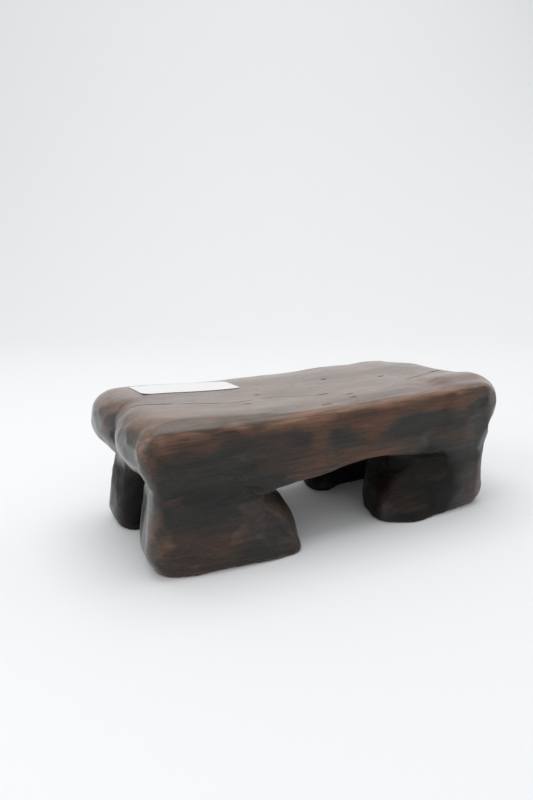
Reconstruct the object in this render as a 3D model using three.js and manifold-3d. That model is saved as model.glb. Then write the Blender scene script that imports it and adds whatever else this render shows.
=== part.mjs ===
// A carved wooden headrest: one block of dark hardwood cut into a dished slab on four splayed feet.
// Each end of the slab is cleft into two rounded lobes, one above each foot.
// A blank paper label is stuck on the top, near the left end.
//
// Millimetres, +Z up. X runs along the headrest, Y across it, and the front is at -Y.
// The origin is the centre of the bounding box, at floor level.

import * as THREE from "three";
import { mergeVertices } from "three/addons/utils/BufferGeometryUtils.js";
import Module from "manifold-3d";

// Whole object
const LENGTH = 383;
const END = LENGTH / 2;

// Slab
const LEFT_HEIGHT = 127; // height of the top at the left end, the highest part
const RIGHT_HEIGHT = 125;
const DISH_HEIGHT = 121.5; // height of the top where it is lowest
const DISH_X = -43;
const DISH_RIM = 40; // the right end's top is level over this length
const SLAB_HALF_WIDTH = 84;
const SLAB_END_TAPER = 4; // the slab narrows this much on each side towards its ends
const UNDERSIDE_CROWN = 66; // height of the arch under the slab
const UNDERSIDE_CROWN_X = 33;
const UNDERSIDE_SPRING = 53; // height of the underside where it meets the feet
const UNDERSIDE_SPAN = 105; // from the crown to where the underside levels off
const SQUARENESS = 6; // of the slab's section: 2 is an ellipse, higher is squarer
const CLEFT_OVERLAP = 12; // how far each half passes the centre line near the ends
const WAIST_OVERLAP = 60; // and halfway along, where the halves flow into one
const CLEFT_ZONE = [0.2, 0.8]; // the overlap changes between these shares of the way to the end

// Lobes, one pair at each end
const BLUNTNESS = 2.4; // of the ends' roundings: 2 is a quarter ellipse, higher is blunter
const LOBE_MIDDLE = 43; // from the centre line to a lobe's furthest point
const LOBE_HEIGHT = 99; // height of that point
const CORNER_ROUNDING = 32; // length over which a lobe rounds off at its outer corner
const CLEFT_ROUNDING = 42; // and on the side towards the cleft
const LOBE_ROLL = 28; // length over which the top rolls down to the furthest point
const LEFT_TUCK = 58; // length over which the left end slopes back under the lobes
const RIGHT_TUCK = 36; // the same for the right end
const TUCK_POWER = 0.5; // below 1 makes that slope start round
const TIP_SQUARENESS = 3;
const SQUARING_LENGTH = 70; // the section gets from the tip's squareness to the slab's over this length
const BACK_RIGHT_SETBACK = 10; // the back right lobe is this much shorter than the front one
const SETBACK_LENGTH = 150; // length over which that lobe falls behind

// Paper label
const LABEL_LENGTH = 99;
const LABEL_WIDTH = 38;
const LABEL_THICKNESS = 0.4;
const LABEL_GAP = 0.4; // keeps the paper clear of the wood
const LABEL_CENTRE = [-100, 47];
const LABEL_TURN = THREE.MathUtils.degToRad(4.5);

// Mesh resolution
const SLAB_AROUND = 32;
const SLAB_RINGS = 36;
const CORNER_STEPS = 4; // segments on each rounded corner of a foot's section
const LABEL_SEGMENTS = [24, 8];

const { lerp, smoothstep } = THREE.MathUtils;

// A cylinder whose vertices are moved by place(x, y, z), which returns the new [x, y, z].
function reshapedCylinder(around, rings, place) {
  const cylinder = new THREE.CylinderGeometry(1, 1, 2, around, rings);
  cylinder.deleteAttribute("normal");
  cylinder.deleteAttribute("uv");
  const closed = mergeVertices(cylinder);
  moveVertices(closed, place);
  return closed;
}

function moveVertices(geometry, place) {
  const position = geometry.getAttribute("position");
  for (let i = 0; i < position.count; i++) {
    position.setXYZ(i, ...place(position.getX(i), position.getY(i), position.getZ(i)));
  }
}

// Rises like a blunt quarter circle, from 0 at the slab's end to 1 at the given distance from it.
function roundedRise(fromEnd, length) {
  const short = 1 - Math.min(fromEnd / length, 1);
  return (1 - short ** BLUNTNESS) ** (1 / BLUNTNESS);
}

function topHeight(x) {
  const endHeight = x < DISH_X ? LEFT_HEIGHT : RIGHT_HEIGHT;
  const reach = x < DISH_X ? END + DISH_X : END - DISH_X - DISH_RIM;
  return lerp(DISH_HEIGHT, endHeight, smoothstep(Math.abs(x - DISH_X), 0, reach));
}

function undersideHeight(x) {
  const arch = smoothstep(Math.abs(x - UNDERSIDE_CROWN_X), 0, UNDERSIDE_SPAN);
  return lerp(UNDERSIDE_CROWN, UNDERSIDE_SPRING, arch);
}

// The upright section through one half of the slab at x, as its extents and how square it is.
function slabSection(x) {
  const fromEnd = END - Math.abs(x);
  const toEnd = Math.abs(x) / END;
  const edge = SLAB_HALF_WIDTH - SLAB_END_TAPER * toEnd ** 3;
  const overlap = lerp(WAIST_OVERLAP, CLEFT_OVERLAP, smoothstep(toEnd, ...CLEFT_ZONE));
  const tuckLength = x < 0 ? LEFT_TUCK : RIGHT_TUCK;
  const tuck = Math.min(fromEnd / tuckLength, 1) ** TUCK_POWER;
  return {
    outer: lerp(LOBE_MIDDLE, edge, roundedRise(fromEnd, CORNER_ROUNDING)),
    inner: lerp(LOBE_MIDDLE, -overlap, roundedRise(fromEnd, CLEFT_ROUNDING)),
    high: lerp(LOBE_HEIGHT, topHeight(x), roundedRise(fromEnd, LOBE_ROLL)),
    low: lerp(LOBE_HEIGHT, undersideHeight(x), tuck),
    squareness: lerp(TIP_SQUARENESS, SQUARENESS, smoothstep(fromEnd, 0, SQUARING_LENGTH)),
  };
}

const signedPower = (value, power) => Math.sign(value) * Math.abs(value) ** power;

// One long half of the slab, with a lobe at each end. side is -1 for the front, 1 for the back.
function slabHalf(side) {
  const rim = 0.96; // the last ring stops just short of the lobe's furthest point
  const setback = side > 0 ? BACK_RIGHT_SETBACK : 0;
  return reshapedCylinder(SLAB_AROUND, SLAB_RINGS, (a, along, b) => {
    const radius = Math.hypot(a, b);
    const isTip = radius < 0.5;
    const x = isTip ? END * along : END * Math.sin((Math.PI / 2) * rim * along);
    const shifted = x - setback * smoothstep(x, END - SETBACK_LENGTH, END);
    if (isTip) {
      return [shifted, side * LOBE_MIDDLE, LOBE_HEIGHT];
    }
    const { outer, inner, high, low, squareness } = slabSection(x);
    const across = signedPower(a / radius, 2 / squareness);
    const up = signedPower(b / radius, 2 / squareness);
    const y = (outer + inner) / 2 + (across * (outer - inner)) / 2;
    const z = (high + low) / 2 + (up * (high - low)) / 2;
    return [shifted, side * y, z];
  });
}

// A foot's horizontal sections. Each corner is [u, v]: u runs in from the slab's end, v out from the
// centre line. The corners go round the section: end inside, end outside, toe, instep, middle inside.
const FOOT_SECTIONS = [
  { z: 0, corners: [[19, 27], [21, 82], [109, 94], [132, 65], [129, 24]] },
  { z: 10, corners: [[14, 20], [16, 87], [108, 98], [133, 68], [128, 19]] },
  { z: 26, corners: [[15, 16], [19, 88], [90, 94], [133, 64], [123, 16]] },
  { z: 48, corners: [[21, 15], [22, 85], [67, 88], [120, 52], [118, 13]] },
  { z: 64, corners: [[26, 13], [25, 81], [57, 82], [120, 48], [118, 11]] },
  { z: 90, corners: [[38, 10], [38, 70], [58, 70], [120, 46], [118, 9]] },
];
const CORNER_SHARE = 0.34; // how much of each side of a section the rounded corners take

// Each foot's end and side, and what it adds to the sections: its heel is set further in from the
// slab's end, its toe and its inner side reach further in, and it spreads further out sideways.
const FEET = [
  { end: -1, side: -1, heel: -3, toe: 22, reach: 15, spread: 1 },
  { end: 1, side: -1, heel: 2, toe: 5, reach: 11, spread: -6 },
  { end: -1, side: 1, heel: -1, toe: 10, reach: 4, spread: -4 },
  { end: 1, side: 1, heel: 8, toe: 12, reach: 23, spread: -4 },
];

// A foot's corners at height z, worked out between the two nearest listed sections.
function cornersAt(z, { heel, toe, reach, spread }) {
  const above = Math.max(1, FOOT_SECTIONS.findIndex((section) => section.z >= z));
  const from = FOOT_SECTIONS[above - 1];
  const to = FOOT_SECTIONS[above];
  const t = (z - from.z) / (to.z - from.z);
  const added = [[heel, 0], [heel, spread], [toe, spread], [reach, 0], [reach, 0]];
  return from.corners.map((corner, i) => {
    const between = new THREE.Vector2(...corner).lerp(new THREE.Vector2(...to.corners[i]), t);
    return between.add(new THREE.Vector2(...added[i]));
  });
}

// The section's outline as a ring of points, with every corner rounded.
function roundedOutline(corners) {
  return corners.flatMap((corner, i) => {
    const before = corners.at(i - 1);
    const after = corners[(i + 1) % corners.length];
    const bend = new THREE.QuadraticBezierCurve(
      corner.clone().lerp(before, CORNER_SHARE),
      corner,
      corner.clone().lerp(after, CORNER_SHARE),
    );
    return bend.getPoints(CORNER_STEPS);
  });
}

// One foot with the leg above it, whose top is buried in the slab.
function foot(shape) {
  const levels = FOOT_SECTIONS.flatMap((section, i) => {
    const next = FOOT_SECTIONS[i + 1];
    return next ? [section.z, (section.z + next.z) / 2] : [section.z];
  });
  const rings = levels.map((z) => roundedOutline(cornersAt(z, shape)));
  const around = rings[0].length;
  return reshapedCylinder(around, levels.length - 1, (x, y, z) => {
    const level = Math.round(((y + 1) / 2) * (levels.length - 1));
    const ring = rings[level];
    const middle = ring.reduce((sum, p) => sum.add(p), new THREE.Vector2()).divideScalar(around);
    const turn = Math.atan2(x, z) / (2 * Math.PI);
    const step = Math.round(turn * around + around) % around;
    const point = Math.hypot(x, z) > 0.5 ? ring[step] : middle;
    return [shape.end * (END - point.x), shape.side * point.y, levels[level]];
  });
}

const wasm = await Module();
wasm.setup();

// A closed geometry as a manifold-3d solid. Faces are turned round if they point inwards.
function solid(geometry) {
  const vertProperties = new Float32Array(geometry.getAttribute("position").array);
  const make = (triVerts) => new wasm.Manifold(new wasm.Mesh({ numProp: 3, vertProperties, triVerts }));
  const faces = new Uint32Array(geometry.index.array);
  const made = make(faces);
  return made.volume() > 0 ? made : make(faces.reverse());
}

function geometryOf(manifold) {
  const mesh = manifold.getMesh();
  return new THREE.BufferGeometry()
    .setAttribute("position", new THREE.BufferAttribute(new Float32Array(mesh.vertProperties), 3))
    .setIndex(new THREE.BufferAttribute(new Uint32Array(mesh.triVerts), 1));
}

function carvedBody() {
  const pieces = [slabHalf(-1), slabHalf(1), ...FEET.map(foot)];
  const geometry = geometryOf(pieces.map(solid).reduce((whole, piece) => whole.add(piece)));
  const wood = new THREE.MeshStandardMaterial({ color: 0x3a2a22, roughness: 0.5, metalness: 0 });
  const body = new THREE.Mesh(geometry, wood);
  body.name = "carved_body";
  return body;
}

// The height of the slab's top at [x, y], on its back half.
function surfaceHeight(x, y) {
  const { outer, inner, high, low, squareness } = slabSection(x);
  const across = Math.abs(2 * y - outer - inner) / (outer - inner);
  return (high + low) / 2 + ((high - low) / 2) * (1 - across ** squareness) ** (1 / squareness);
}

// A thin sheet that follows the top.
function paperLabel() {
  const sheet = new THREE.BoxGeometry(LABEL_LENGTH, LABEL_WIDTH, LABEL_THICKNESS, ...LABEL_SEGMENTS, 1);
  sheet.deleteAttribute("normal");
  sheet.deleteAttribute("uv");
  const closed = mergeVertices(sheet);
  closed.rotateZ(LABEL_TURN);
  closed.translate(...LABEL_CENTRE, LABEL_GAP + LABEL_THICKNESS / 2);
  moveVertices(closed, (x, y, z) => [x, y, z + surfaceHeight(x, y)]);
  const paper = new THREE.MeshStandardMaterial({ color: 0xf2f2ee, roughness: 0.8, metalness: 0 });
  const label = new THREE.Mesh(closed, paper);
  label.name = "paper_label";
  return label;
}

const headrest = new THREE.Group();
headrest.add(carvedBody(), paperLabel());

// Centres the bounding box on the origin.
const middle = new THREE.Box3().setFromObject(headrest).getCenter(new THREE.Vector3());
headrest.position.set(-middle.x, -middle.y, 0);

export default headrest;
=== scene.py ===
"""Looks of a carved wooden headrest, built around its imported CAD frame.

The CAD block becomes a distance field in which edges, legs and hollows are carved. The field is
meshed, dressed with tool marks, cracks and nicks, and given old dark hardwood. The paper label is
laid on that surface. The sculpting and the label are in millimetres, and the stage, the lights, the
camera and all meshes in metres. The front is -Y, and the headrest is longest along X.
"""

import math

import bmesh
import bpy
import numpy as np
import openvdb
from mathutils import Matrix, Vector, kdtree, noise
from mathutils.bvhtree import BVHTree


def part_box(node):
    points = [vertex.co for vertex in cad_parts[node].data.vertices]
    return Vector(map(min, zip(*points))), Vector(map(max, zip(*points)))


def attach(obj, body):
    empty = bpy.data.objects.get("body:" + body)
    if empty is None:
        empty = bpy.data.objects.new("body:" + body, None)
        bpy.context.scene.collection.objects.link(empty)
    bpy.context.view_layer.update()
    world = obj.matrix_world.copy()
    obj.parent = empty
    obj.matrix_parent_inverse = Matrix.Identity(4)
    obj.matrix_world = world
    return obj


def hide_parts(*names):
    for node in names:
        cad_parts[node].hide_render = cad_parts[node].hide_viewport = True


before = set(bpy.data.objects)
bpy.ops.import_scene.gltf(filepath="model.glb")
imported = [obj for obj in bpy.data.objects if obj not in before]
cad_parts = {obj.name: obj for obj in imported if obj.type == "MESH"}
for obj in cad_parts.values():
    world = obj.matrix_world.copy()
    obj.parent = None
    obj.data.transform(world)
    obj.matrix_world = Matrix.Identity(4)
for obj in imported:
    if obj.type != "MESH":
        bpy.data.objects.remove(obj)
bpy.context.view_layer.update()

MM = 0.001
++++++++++
*TASK OBJECTIVE:*
Copy out each line of the data containing the string "that".

*SOLUTION:*
Reconstruct the object in this render as a 3D model using three.js and manifold-3d. That model is saved as model.glb. Then write the Blender scene script that imports it and adds whatever else this render shows.
const LOBE_HEIGHT = 99; // height of that point
const TUCK_POWER = 0.5; // below 1 makes that slope start round
const SETBACK_LENGTH = 150; // length over which that lobe falls behind
// A thin sheet that follows the top.
laid on that surface. The sculpting and the label are in millimetres, and the stage, the lights, the